##### Dataset entries

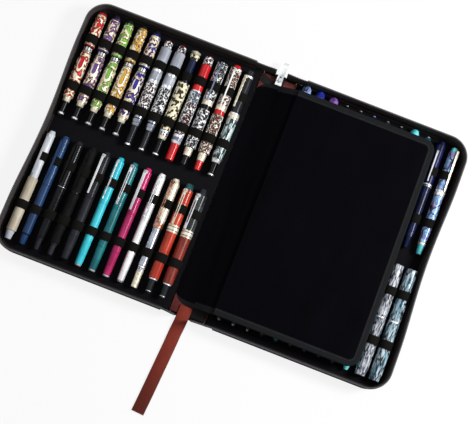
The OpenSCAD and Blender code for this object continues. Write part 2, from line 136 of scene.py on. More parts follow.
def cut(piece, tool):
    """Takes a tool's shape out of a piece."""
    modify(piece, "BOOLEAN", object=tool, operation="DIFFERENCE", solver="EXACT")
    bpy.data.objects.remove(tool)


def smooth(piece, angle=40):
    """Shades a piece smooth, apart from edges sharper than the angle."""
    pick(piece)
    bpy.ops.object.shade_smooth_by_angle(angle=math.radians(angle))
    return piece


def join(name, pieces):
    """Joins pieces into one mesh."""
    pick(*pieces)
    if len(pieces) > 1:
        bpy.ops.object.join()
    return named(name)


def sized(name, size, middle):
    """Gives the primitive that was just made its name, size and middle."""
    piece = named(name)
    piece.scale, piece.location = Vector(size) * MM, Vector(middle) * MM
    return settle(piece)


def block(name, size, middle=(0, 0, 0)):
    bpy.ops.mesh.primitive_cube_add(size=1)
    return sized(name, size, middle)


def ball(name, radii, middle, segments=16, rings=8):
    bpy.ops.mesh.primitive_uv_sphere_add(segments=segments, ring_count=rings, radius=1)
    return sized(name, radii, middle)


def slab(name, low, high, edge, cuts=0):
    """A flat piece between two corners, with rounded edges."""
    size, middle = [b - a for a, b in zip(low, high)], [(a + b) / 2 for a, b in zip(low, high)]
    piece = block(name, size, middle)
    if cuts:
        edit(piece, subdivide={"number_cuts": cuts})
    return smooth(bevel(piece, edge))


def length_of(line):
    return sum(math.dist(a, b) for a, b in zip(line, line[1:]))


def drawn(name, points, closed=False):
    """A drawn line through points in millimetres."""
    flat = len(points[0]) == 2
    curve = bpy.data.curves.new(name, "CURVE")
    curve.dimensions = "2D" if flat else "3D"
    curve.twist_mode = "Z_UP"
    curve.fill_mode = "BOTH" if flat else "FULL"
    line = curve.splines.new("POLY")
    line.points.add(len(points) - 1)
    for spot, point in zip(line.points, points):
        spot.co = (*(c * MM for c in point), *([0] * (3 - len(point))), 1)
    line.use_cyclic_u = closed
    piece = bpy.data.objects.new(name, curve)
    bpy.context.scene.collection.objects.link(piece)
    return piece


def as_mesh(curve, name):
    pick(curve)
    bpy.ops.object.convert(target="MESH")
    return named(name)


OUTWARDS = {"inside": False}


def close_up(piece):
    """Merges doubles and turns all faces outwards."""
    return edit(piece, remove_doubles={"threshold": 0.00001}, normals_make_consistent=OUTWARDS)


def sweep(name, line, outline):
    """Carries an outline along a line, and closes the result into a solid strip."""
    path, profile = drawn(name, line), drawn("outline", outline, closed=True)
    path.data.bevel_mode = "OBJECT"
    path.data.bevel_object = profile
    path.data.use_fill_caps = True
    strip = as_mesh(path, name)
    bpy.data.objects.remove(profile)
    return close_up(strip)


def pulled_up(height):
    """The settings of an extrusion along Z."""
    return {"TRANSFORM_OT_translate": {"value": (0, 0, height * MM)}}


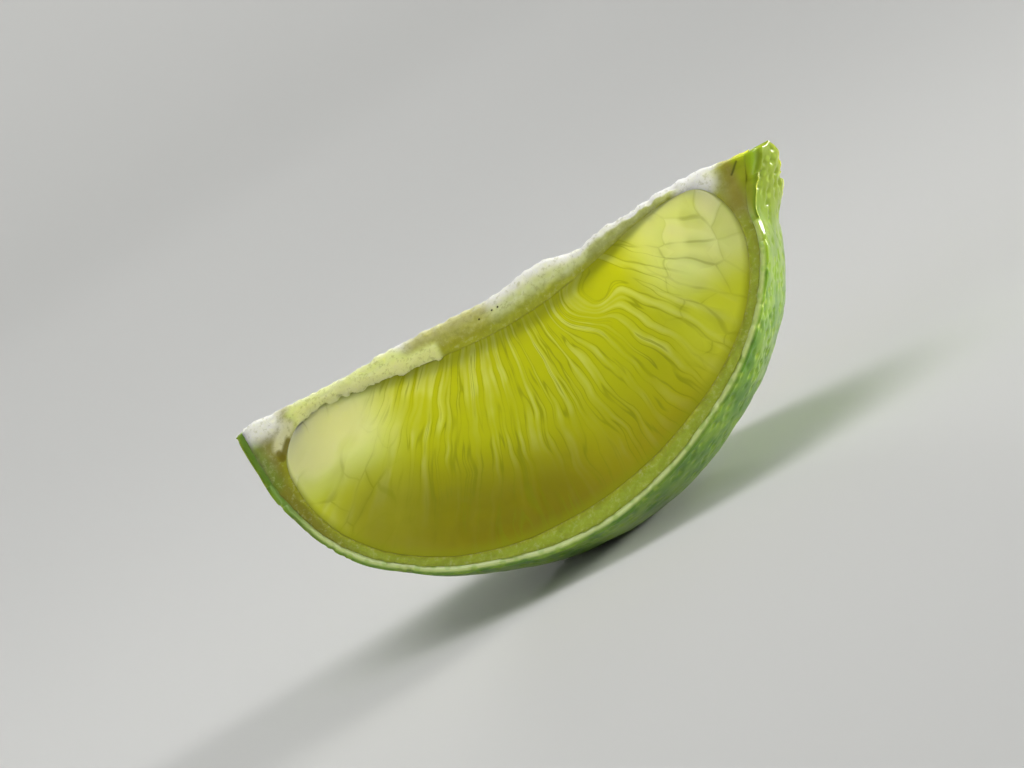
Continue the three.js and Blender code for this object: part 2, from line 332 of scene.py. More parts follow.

##########

■ Work to be completed:
What are the exact lines from the beginning of the material through the line containing "return settle(piece)"? Write out those lines alone.

■ Answer for the task:
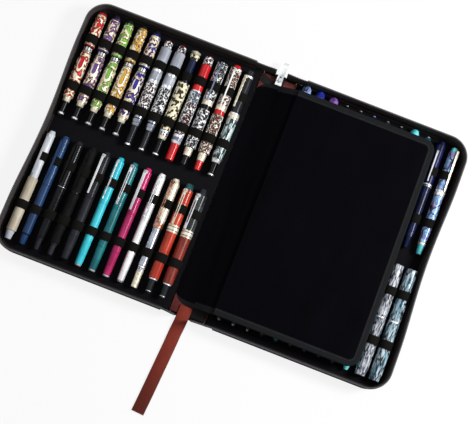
The OpenSCAD and Blender code for this object continues. Write part 2, from line 136 of scene.py on. More parts follow.
def cut(piece, tool):
    """Takes a tool's shape out of a piece."""
    modify(piece, "BOOLEAN", object=tool, operation="DIFFERENCE", solver="EXACT")
    bpy.data.objects.remove(tool)


def smooth(piece, angle=40):
    """Shades a piece smooth, apart from edges sharper than the angle."""
    pick(piece)
    bpy.ops.object.shade_smooth_by_angle(angle=math.radians(angle))
    return piece


def join(name, pieces):
    """Joins pieces into one mesh."""
    pick(*pieces)
    if len(pieces) > 1:
        bpy.ops.object.join()
    return named(name)


def sized(name, size, middle):
    """Gives the primitive that was just made its name, size and middle."""
    piece = named(name)
    piece.scale, piece.location = Vector(size) * MM, Vector(middle) * MM
    return settle(piece)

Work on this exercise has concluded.